Nur phasenweise überzeugt auch Eric Schulz’ Annäherung an das Enigma Carlos Kleiber. Er ist dabei fast vollständig darauf angewiesen, ob die befragten Weggefährten wirklich etwas zur Klärung des Nebels beitragen, der den Dirigenten umgibt. Mit Brigitte Fassbaender, Michael Gielen, Manfred Honeck und Klaus König gelingt dies zum Teil. Das zugrunde liegende, von den Gesprächspartnern kommentierte Material (der bei Arthaus vorliegende Stuttgarter Probenmitschnitt von 1970) ist als Basis allerdings zu dünn, auch tritt gegen Ende die Tendenz zur Hagiographie endgültig in den Vordergrund („Carlos Kleiber. Traces to Nowhere“, Arthaus 101 553).
Ein weiterer Film von Jan Schmidt-Garre konzentriert sich darauf, wie Sergiu Celibidache mit den Münchner Philharmonikern das Adagio aus Bruckners Neunter einstudiert (Arthaus 101 555). Für Partiturleser sind hilfreiche Taktangaben eingeblendet, dazwischen geschnitten sind einige berühmte Bonmots aus Schmidt-Garres Celi-Dokumentation, den dieser Film sinnvoll ergänzt.

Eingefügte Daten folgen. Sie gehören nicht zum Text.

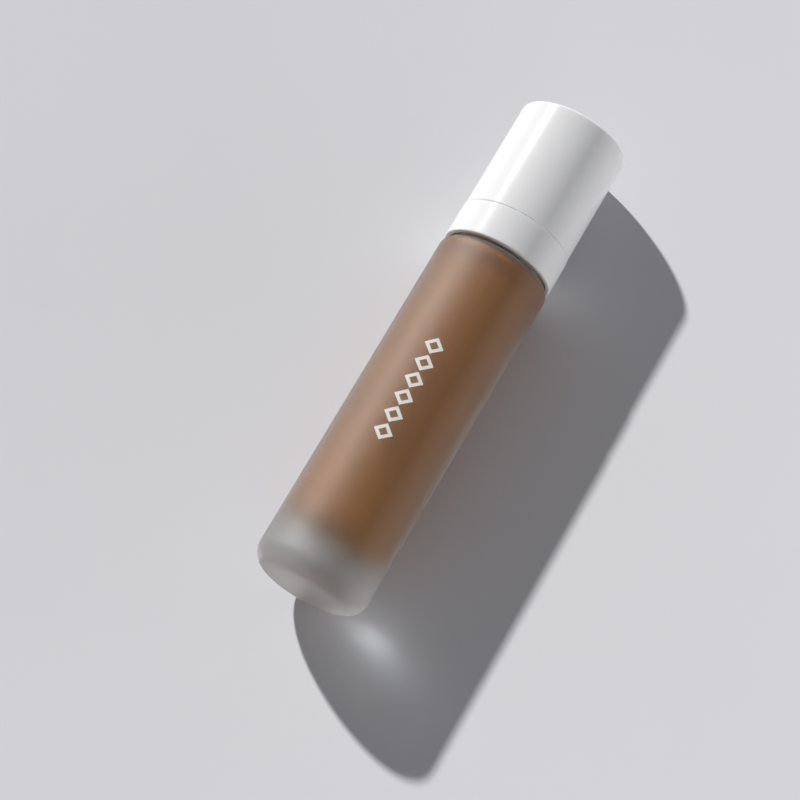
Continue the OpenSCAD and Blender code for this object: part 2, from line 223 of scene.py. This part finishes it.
STRIP_AWAY = 0.7
STRIP_HEIGHT = 0.22
STRIP_LENGTH = 1.6
STRIP_ALONG = 0.07
strip_data = bpy.data.lights.new("strip", "AREA")
strip_data.shape = "RECTANGLE"
strip_data.size = STRIP_LENGTH
strip_data.size_y = STRIP_HEIGHT
strip_data.energy = 2.4
strip = bpy.data.objects.new("strip", strip_data)
strip_place = (across_floor * STRIP_AWAY
               + floor_normal * (STRIP_HEIGHT / 2 - glass_r * MM)
               + Vector((0, 0, STRIP_ALONG)))
strip_turn = Matrix((floor_normal.cross(across_floor), floor_normal, across_floor))
strip.matrix_world = Matrix.Translation(strip_place) @ strip_turn.transposed().to_4x4()
strip.visible_glossy = False
bpy.context.scene.collection.objects.link(strip)
key_height = math.degrees(math.asin(KEY_FROM.dot(floor_normal)))
print("key is", round(key_height), "degrees above the floor")

# %% [markdown]
# ## Turning parts on a lathe
#
# Almost every part of this bottle is round, so it can be drawn as half of its section and
# spun round the axis. The section is a list of corners (radius, height) in millimetres. A
# third number rounds the corner into a short arc, as a real mould would. Spinning a section
# gives clean rings of faces, where a bevelled cylinder would have long thin triangles.

# %% Lathe helpers
ARC_STEPS = 7
TURNS = 192
ON_AXIS = 0.001


def rounded(before, corner, after, radius):
    """Points of the arc that rounds a corner of the section."""
    to_before = (before - corner).normalized()
    to_after = (after - corner).normalized()
    half = to_before.angle(to_after) / 2
    reach = radius / math.tan(half)
    centre = corner + (to_before + to_after).normalized() * (radius / math.sin(half))
    start = corner + to_before * reach - centre
    end = corner + to_after * reach - centre
    whole = start.angle_signed(end)
    return [centre + Matrix.Rotation(-whole * k / ARC_STEPS, 2) @ start
            for k in range(ARC_STEPS + 1)]


def section_points(corners):
    """The points of a section, with an arc at each corner that has a third number."""
    flat = [Vector(c[:2]) for c in corners]
    points = []
    for k, corner in enumerate(corners):
        if len(corner) == 3:
            points += rounded(flat[k - 1], flat[k], flat[(k + 1) % len(flat)], corner[2])
        else:
            points.append(flat[k])
    return points


def mesh_from(name, bm):
    """Turns the faces of a bmesh outwards and makes it a mesh."""
    bmesh.ops.recalc_face_normals(bm, faces=bm.faces)
    mesh = bpy.data.meshes.new(name)
    bm.to_mesh(mesh)
    bm.free()
    return mesh


def lathe_mesh(name, corners, closed=True):
    """Spins a section round Z. Leave it open if it starts and ends on the axis."""
    bm = bmesh.new()
    rings = []
    for r, z in section_points(corners):
        if r < ON_AXIS:
            rings.append([bm.verts.new((0, 0, z * MM))] * TURNS)
            continue
        angles = [2 * math.pi * k / TURNS for k in range(TURNS)]
        rings.append([bm.verts.new((r * MM * math.cos(a), r * MM * math.sin(a), z * MM))
                      for a in angles])
    pairs = list(zip(rings, rings[1:])) + ([(rings[-1], rings[0])] if closed else [])
    for low, high in pairs:
        for k in range(TURNS):
            after = (k + 1) % TURNS
            corner = list(dict.fromkeys([low[k], low[after], high[after], high[k]]))
            if len(corner) > 2:
                bm.faces.new(corner)
    return mesh_from(name, bm)


def add_piece(mesh, body, slot, *replaced, corner_angle=35):
    """Puts a mesh in the scene as a piece that rides on a body and stands for CAD nodes."""
    piece = bpy.data.objects.new(mesh.name, mesh)
    bpy.context.scene.collection.objects.link(piece)
    mesh.shade_smooth()
    mesh.set_sharp_from_angle(angle=math.radians(corner_angle))
    flats = piece.modifiers.new("keep_flats_flat", "WEIGHTED_NORMAL")
    flats.keep_sharp = True
    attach(piece, body)
    if replaced:
        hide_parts(*replaced)
    print("made", piece.name, "with", len(mesh.polygons), "faces")
    return piece


# %% [markdown]
# ## The glass bottle
#
# One piece of glass: a thick solid base with a shallow dish under it, straight walls, a
# rounded shoulder and a threaded neck. The inner floor is round too, because hot glass
# can't hold a sharp inner corner. At the shoulder the wall thins out, so the liquid can be
# seen right up to the top edge.

# %% Glass bottle
BODY_H = 95.8
BASE_T = 13
WALL_T = 4
WIDENS_FROM = 90.2
WIDE_FROM = 93.1
SHOULDER_IN_R = 13.2
SHOULDER_IN_Z = 94.8
NECK_R = 8.7
NECK_BORE_R = 6.7
HEEL_ROUND = 5
SHOULDER_ROUND = 2.3
LIP_ROUND = 0.5
INNER_FLOOR_ROUND = 5.4
INNER_SHOULDER_ROUND = 1.5
BASE_DISH = [(0, 0.4), (3, 0.35), (6, 0.2), (8.5, 0.0)]
cavity_r = glass_r - WALL_T
glass_section = BASE_DISH + [
    (glass_r, 0, HEEL_ROUND), (glass_r, BODY_H, SHOULDER_ROUND), (NECK_R, BODY_H, 0.8),
    (NECK_R, neck_top, LIP_ROUND), (NECK_BORE_R, neck_top, LIP_ROUND),
    (NECK_BORE_R, SHOULDER_IN_Z, 0.4), (SHOULDER_IN_R, SHOULDER_IN_Z, INNER_SHOULDER_ROUND),
    (SHOULDER_IN_R, WIDE_FROM), (cavity_r, WIDENS_FROM),
    (cavity_r, BASE_T, INNER_FLOOR_ROUND), (0, BASE_T)]
glass = add_piece(lathe_mesh("frosted_glass_bottle", glass_section, closed=False),
                  "bottle", "frosted_glass", "glass_bottle")

# %% [markdown]
# ## Frosted glass
#
# The outside is etched with acid and the inside stays clear. Etching leaves a rough skin on
# clear glass: light is spread where it enters and where it leaves, so the edge of the
# liquid melts away as the glass over it gets thicker. The etched grains also throw some of
# the key straight back, and that is the pale veil on the lit side. Most of it comes from a
# very rough coat, and a little sheen adds to it at low angles. The glass itself takes a
# little light, which shows only where it is thick, in the base.

# %% Frosted and clear glass
GLASS_TINT = (0.575, 0.60, 0.585, 1)
GLASS_DENSITY = 22
MARGIN = 0.1
INSIDE_TOP = BODY_H - 0.5


def add_body_tint(material):
    tint = add_node(material, "ShaderNodeVolumeAbsorption", Color=GLASS_TINT,
                    Density=GLASS_DENSITY)
    material.node_tree.links.new(tint.outputs[0],
                                 material.node_tree.nodes["Material Output"].inputs["Volume"])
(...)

Keine Künstlerbiographie, keine Tangolektion, dafür aber ein wunderbarer Film über den Bandoneonisten Rodolfo Mederos ist Gabriel Szollosy gelungen („A Different Way. Tango with Rodolfo Mederos“, EuroArts/Naxos 2058378). Die Reflexionen des Musikers nähern sich dem Tango mit intuitiver Poesie, für sich sprechen dazu komplette Musiknummern, die Mederos als brillanten Instrumentalisten, inspirierten Komponisten und engagierten Mentor junger Tangomusiker zeigen. Für Fernwehgeplagte.